En
aquel tiempo todo era asombrosamente barato. En Las Cañitas un refresco de cola valía diez centavos, y una comida
en la cafetería del propio hotel no pasaba de dos o tres pesos. Disfrutábamos a
morir y éramos muy alegres. Pronto hice muchas amistades, algunas más duraderas
que otras. Meses –y años- después, mi dominio de la vida nocturna habanera
creció: frecuentábamos El Coctel, en la esquina de de 23 y M, donde
cantaba Teresita Fernández, con la cual me unió por
breve tiempo una agradable amistad; el Salón Rojo del Capri donde
cantaba Elena Burke; el Gato Tuerto,
donde todavía actuaba Miriam Acevedo.
Me
gustaba mucho El Gato; recuerdo un camarero silencioso pero de mucho
buen humor al que decían El Mejicano.
Cierta vez fuimos al Gato Lucía Mercedes Lázaro, Rocau y yo; Lucía era
muy gruesa y el asiento donde estaba no la
aguantó.
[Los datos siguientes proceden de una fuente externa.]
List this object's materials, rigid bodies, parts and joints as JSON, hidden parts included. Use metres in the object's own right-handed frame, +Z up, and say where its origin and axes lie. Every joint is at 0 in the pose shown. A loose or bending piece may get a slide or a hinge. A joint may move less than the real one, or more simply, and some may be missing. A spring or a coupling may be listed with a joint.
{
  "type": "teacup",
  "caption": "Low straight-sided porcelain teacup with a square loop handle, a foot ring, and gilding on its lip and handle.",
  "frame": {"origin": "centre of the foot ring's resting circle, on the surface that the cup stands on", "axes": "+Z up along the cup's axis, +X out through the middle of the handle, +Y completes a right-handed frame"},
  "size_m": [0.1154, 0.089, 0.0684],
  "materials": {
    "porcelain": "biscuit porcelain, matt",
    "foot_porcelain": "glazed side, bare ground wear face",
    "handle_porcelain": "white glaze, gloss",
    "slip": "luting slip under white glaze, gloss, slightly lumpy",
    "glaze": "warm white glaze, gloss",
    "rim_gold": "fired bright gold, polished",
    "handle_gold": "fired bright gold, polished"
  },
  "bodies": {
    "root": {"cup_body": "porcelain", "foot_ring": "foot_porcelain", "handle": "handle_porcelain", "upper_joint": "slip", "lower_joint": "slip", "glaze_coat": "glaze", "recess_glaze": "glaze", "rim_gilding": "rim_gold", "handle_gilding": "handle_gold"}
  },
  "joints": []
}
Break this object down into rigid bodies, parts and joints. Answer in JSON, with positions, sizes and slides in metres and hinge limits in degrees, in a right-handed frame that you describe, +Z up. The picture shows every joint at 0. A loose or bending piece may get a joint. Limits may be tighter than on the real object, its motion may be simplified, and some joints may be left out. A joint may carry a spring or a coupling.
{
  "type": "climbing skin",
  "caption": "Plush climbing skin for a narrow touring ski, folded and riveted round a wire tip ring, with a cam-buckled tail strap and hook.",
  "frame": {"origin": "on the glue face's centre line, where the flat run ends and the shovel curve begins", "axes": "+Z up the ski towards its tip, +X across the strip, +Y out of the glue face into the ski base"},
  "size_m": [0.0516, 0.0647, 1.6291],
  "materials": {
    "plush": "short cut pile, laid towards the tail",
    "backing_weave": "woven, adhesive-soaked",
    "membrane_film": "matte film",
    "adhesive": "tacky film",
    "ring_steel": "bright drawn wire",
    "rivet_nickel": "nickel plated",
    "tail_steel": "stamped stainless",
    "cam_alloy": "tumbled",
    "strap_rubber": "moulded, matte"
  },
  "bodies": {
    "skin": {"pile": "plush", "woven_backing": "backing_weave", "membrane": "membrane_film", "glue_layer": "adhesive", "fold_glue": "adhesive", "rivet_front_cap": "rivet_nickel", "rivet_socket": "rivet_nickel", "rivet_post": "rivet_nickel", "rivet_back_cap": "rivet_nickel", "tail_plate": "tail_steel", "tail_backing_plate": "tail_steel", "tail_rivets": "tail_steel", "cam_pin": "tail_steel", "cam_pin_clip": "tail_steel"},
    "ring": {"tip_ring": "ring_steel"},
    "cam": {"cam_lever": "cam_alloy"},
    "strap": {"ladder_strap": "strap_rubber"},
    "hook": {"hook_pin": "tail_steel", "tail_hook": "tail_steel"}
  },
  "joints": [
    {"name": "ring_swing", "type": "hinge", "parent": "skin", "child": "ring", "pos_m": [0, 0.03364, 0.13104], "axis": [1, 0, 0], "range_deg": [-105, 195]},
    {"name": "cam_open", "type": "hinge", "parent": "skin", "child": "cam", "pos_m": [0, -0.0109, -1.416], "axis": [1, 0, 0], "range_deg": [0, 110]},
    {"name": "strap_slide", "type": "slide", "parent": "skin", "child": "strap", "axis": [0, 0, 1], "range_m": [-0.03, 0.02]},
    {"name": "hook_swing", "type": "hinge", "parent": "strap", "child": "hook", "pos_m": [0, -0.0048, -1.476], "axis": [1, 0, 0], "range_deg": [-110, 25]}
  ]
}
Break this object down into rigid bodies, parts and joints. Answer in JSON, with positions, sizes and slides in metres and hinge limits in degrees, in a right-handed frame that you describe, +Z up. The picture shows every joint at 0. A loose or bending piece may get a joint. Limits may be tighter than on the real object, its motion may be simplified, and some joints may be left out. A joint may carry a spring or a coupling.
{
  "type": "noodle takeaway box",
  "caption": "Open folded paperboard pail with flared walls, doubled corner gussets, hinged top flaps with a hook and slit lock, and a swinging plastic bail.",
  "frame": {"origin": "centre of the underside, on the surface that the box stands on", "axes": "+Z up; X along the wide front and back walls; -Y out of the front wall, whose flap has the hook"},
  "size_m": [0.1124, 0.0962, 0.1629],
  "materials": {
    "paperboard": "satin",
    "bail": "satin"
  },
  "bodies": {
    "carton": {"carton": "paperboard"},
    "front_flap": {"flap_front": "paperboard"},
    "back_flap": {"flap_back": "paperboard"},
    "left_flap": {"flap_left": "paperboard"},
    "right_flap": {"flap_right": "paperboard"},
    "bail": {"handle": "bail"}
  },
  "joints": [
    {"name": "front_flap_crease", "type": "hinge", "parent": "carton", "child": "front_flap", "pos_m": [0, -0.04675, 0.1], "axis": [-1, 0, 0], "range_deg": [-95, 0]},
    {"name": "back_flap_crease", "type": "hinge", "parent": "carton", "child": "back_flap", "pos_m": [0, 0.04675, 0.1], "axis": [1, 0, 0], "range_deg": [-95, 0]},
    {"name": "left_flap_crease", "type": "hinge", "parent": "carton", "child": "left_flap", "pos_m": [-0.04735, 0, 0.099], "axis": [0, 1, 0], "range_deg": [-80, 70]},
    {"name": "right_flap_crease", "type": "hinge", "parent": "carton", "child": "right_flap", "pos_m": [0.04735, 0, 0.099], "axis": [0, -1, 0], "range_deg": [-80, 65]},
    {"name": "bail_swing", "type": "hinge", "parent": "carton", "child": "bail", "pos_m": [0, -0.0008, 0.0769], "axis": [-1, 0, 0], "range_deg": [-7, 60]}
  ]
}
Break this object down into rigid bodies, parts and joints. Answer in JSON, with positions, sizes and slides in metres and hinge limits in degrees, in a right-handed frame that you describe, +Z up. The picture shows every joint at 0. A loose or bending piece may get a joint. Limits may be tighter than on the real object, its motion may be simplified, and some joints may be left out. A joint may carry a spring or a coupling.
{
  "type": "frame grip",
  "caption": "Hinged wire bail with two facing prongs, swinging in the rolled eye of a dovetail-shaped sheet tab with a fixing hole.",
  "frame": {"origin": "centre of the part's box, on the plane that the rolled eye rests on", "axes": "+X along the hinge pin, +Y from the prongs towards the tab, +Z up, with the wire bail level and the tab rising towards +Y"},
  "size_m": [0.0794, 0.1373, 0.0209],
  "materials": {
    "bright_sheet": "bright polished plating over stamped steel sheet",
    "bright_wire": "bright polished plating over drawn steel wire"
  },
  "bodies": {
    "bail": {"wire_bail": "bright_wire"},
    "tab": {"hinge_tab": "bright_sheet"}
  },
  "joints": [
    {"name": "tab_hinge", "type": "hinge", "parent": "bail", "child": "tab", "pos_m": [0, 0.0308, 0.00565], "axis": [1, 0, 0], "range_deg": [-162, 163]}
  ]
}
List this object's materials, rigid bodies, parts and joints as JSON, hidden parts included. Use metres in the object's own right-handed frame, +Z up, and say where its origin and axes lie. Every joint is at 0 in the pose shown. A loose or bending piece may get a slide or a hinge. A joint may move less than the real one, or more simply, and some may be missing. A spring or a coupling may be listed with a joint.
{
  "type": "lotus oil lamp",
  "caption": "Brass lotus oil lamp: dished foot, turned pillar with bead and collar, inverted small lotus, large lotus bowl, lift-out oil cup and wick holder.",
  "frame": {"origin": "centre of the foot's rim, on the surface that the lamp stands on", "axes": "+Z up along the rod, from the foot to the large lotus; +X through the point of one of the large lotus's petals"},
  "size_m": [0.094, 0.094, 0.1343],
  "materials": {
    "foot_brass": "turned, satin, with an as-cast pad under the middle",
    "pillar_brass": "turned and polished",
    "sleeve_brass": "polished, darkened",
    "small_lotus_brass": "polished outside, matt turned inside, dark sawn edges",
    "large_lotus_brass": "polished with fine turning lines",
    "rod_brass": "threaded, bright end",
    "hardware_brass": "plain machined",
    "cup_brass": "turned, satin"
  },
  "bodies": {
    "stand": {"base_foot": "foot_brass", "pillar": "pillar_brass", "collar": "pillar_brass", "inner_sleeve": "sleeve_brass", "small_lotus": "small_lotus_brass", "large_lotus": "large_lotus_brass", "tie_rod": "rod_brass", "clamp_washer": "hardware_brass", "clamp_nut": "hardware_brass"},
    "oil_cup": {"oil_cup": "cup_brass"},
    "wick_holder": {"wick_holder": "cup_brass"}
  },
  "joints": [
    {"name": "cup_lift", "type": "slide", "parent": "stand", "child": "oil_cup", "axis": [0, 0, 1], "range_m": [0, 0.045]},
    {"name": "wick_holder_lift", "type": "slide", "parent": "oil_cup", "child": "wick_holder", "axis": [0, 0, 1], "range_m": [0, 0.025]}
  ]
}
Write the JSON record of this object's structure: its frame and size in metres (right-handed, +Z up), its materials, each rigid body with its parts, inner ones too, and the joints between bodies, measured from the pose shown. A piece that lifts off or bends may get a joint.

Ni Rocau ni yo logramos reaccionar ante lo súbito de su silla
aplastada. Fue Rine Leal quien la levantó del piso: El Mejicano acudió tan pronto pudo con una gran bandeja en alto
sobre la que acomodó los restos del asiento.
En
realidad yo no me enteré de la noche del
Gato en que Virgilio Piñera dio su famoso recital de poesía. Me lo
perdí. Mantuve durante años la costumbre de asistir a bares del Vedado: El
Club 21 –lleno de bebedores consuetudinarios, La
Red
–ya La Lupe no
estaba, Los
Violines, Olokkú, El Turf, El Escondite de Hernando
–verdadero tugurio que no me gustó por sombrío, parejero y sin gracia, hasta
que me amplié hacia El Parisién del Hotel Nacional con la voz de Marta Strada
–a quien entonces idolatraba-, La Casa de Los Vinos cerca de la estación de
trenes y el Tropicana sólo una vez -demasiado ostentoso y carente de privacidad para mi gusto. Fue mi
época cabaretera. Con los cincuenta pesos mensuales que me giraba mi madre y
los catorce que pagaban en la beca, me sobraba.